Under the circumstances, the merits of the application to open the judgment must be disposed of on the assumption that “ . . . all averments of fact responsive to the petition and properly pleaded in the answer shall be deemed admitted for the purpose of the rule”: Pa. R. C. P. 209; Kogen v. Horowitz, 169 Pa. Superior Ct. 349. We hold that this conclusion follows notwithstanding that, as stated by counsel at argument, depositions on defendants’ behalf were in fact taken stenographically in October of 1954, but have never been transcribed and filed or made a part of the record, apparently because defendants have failed to pay the cost thereof. Their duty to do so would seem beyond question. Observations in the authors’ commentary to Pa. R. C. P. 4017(5) in Goodrich-Amram Procedural Rules Service, section 4017 (b) -1, on payment for depositions generally, are equally applicable here:
“Obviously, the cost of making the stenographic transcript cannot be placed on the officer who takes the deposition, nor can the stenographer be compelled to take it without charge. Equally obviously, the adverse party, against whom the deposition is requested, cannot be compelled to pay the cost of it in advance. By process of elimination, this imposes on the proponent the cost of the transcribing of the testimony. This is where the burden properly should lie. He is the. one that sought to take the testimony; he is the one who requested the stipulation, gave the notice, or filed the petition with the court, as the case m.ay be. He is the one who sought the benefit of the procedure *452under these Rules. He must take the burden with the benefit. He must pay the entire expense of making the permanent record of the testimony that he himself has sought, even though the cost may not be recoverable by him, in the event of success in the action, as part of the taxable costs.”

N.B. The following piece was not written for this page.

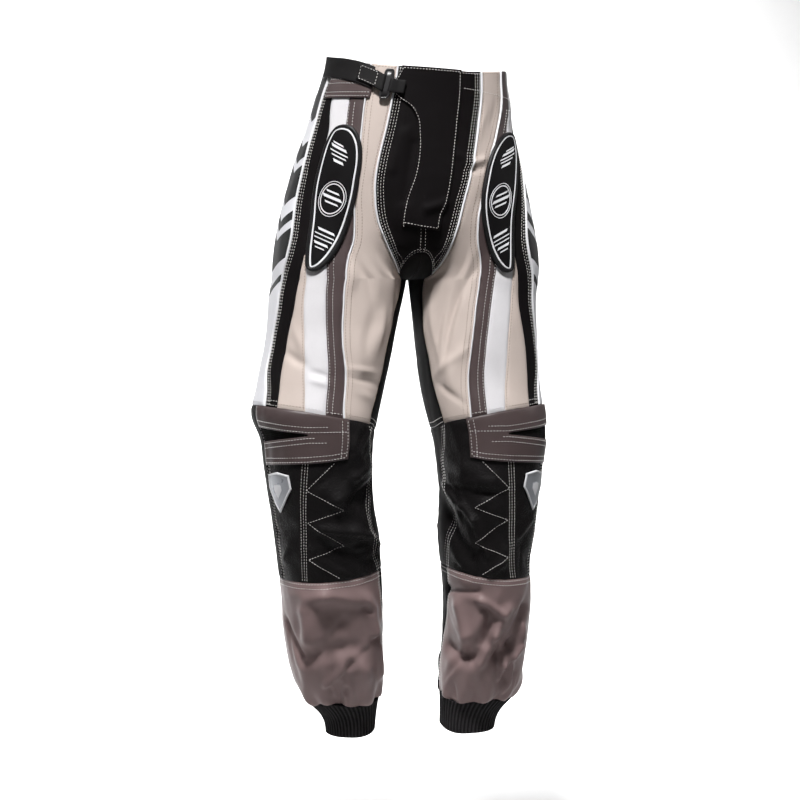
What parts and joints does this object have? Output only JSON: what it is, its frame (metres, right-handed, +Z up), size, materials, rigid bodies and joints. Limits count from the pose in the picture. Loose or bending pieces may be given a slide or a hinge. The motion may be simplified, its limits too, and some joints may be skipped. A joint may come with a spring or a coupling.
{
  "type": "motocross trousers",
  "caption": "Filled-out hollow motocross trousers with moulded hip pads, knee bands, leatherette knees and ribbed cuffs, held up at the waist.",
  "frame": {"origin": "centre of the waist opening, level with the top edge at the centre front", "axes": "+Z up, -Y out of the front, +X towards the wearer's left"},
  "size_m": [0.4438, 0.2481, 1.0206],
  "materials": {
    "black_cloth": "matt woven polyester, black",
    "leatherette": "semi-matt grained leatherette, black",
    "white_cloth": "woven polyester, white",
    "cream_cloth": "woven polyester, cream",
    "taupe_cloth": "slightly glossy woven polyester, taupe",
    "rubber": "moulded rubber, charcoal",
    "knit": "ribbed knit, black",
    "metal": "dark coated metal"
  },
  "bodies": {
    "root": {"front_yoke_right": "black_cloth", "front_yoke_left": "black_cloth", "rise_piping_right": "white_cloth", "rise_piping_left": "white_cloth", "front_cream_right": "cream_cloth", "front_cream_left": "cream_cloth", "thin_piping_right": "white_cloth", "thin_piping_left": "white_cloth", "taupe_stripe_right": "taupe_cloth", "taupe_stripe_left": "taupe_cloth", "white_stripe_right": "white_cloth", "white_stripe_left": "white_cloth", "cream_side_stripe_right": "cream_cloth", "cream_side_stripe_left": "cream_cloth", "black_side_right": "black_cloth", "black_side_left": "black_cloth", "side_piping_right": "white_cloth", "side_piping_left": "white_cloth", "side_panel_right": "white_cloth", "side_panel_left": "white_cloth", "seat_back_right": "black_cloth", "seat_back_left": "black_cloth", "inner_thigh_right": "black_cloth", "inner_thigh_left": "black_cloth", "knee_panel_right": "leatherette", "knee_panel_left": "leatherette", "knee_side_right": "leatherette", "knee_side_left": "leatherette", "knee_back_right": "black_cloth", "knee_back_left": "black_cloth", "knee_stretch_right": "black_cloth", "knee_stretch_left": "black_cloth", "knee_band_right": "taupe_cloth", "knee_band_left": "taupe_cloth", "calf_front_right": "taupe_cloth", "calf_front_left": "taupe_cloth", "calf_back_right": "black_cloth", "calf_back_left": "black_cloth", "cuff_right": "knit", "cuff_left": "knit", "hip_pad_right": "rubber", "hip_pad_left": "rubber", "badge_right": "white_cloth", "badge_left": "white_cloth", "fly_flap": "black_cloth", "back_waistband": "black_cloth", "waist_patch": "taupe_cloth", "belt_strap": "black_cloth", "belt_tab": "black_cloth", "belt_anchor": "black_cloth", "buckle_ring": "metal"}
  },
  "joints": []
}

Since the transcribed depositions have not been made a part of the record, we conclude that the benefits of Pa. R. C. P. 209 are available to plaintiff. Although the literal language of that rule only requires the moving party (defendants in this case) to “take” depositions, it would be absurd to hold that the salutary purpose of the rule could be thwarted merely by an extrajudicial appearance and submission to oral examination under oath where the transcript thereof, through the default of the party requesting it, is never submitted to be made a part of the records of the court wherein the proceedings are pending. The very occasion for Pa. R. C. P. 209 was to provide relief for a litigant situated as is plaintiff in the instant case. He is thereby enabled to compel action by an original petitioner, who may be inclined to be dilatory behind the protection of a stay order, without thereby admitting the factual averments of the petition. Such design could not be carried into effect if petitioner may obviate such relief by resting passively on the fact that he literally has “taken” depositions where the failure to cause them to be filed arises through his fault.

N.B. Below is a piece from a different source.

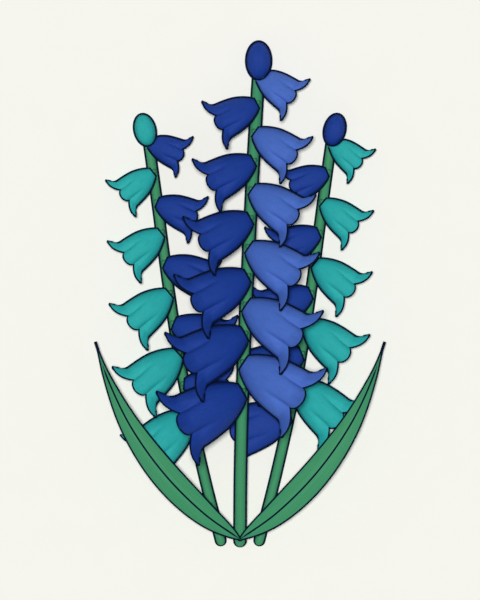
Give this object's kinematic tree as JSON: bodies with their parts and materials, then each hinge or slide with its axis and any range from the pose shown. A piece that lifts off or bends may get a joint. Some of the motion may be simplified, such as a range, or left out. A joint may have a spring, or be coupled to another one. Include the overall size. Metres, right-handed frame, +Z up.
{
  "type": "picked hyacinth flower bunch",
  "caption": "Picked bunch of hyacinth flower stalks lying on a surface, with rows of nodding bell flowers, an oval bud at each tip and arching channelled leaves.",
  "frame": {"origin": "on the surface that the bunch lies on, under the middle of its outline", "axes": "+X across the bunch, +Y from the cut ends of the stalks to the buds, +Z up from the surface"},
  "size_m": [0.1462, 0.253, 0.0622],
  "materials": {
    "petal_navy": "satin",
    "petal_blue": "satin",
    "petal_teal": "satin",
    "leaf_green": "satin"
  },
  "bodies": {
    "root": {"bell_left_outer_1": "petal_teal", "bell_left_outer_2": "petal_teal", "bell_left_outer_3": "petal_teal", "bell_left_outer_4": "petal_teal", "bell_left_outer_5": "petal_teal", "bell_left_inner_1": "petal_navy", "bell_left_inner_2": "petal_navy", "bell_left_inner_3": "petal_navy", "bell_left_inner_4": "petal_navy", "bell_left_inner_5": "petal_navy", "bud_left": "petal_teal", "stalk_left": "leaf_green", "bell_centre_left_1": "petal_navy", "bell_centre_left_2": "petal_navy", "bell_centre_left_3": "petal_navy", "bell_centre_left_4": "petal_navy", "bell_centre_left_5": "petal_navy", "bell_centre_left_6": "petal_navy", "bell_centre_right_1": "petal_blue", "bell_centre_right_2": "petal_blue", "bell_centre_right_3": "petal_blue", "bell_centre_right_4": "petal_blue", "bell_centre_right_5": "petal_blue", "bell_centre_right_6": "petal_blue", "bud_centre": "petal_navy", "stalk_centre": "leaf_green", "bell_right_inner_1": "petal_navy", "bell_right_inner_2": "petal_navy", "bell_right_inner_3": "petal_navy", "bell_right_inner_4": "petal_navy", "bell_right_inner_5": "petal_navy", "bell_right_outer_1": "petal_teal", "bell_right_outer_2": "petal_teal", "bell_right_outer_3": "petal_teal", "bell_right_outer_4": "petal_teal", "bell_right_outer_5": "petal_teal", "bud_right": "petal_navy", "stalk_right": "leaf_green", "leaf_left": "leaf_green", "leaf_right": "leaf_green"}
  },
  "joints": []
}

We are aware of the decision by the court of common pleas of Cumberland County in McCune v. Cramer, 40 D. & C. 623, where the sanction of Pa. R. C. P. 209 was held inapplicable to a proceeding in which petitioner’s depositions, although taken and transcribed, were not formally filed before argument because of a misunderstanding between counsel as to who should file them. In that ease, justice properly required that *453leave be granted to perfect the record because of the mistake. Such considerations, of course, are not present in the instant case; no pretense is even suggested that the depositions will be paid for and filed even at this late date. We, therefore, cannot subscribe to the broad language used at page 626 of the cited opinion in reference to Pa. R. C. P. 209 and the possible distinction therein referred to between “taking” and “filing” of depositions.
On several recent occasions, matters similar to the within proceedings have come before this court without the depositions involved having been filed, with indications of some lack of complete understanding of the considerations involved. We hope that the observations herein made will clarify the atmosphere and possibly avoid embarrassment to members of the bar who in good faith undertake such proceedings probably without realizing the effect of failure to follow through with depositions and without making provision for the costs and expenses thereof in the original preparation of the case.

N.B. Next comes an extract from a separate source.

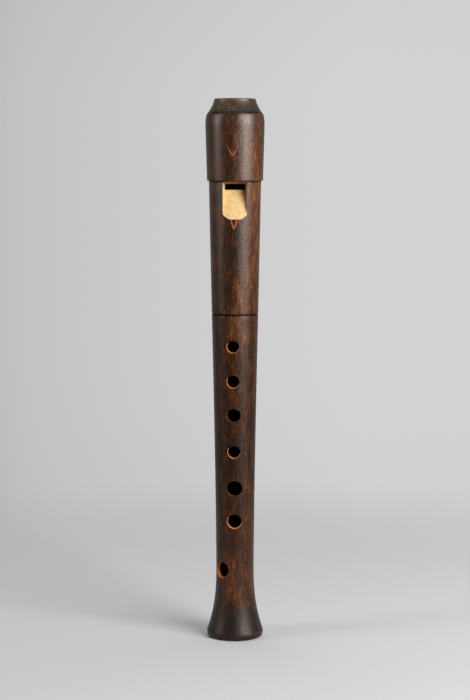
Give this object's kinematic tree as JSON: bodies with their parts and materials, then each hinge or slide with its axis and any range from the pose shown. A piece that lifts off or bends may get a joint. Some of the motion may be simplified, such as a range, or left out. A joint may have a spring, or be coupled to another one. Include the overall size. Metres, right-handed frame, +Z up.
{
  "type": "sopranino recorder",
  "caption": "Small turned wood recorder: a head joint with beak, windway and window pulls off a cork-lapped tenon; the body joint has finger holes and a flared foot.",
  "frame": {"origin": "on the bore's axis, at the flat base of the foot", "axes": "+Z up the bore towards the mouth end; -Y is the front, which holds the window and the finger holes; +Y is the back, with the thumb hole and the beak"},
  "size_m": [0.027, 0.0266, 0.248],
  "materials": {
    "stained_maple": "dark brown stain, rubbed to a satin oil finish; bare pale maple on the window's ramp",
    "cedar": "bare, planed",
    "cork": "bare natural cork, lightly greased"
  },
  "bodies": {
    "body": {"body_joint": "stained_maple"},
    "cork": {"tenon_cork": "cork"},
    "head": {"head_joint": "stained_maple"},
    "block": {"fipple_block": "cedar"}
  },
  "joints": [
    {"name": "head_turn", "type": "hinge", "parent": "body", "child": "cork", "pos_m": [0, 0, 0.1505], "axis": [0, 0, 1], "continuous": true},
    {"name": "head_pull", "type": "slide", "parent": "cork", "child": "head", "axis": [0, 0, 1], "range_m": [0, 0.024]},
    {"name": "block_push", "type": "slide", "parent": "head", "child": "block", "axis": [0, 0, 1], "range_m": [0, 0.04]}
  ]
}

No useful purpose would be served by a discussion of the factually complicated merits of the within proceedings. With the averments of plaintiff’s answer taken as admitted, even defendants’ attorney conceded at argument that there was nothing in the case which would move the court to exercise its discretion to open the judgment in the interests of justice: U. S. Home Improvement Co. v. Vanderbilt, 1 Bucks 277, 279, and cases cited.
And now, January 20, 1956, defendants’ petition to open the judgment and let defendants into a defense in the above captioned matter is hereby denied and refused, the rule granted thereon discharged, and the stay of proceedings accompanying the same vacated.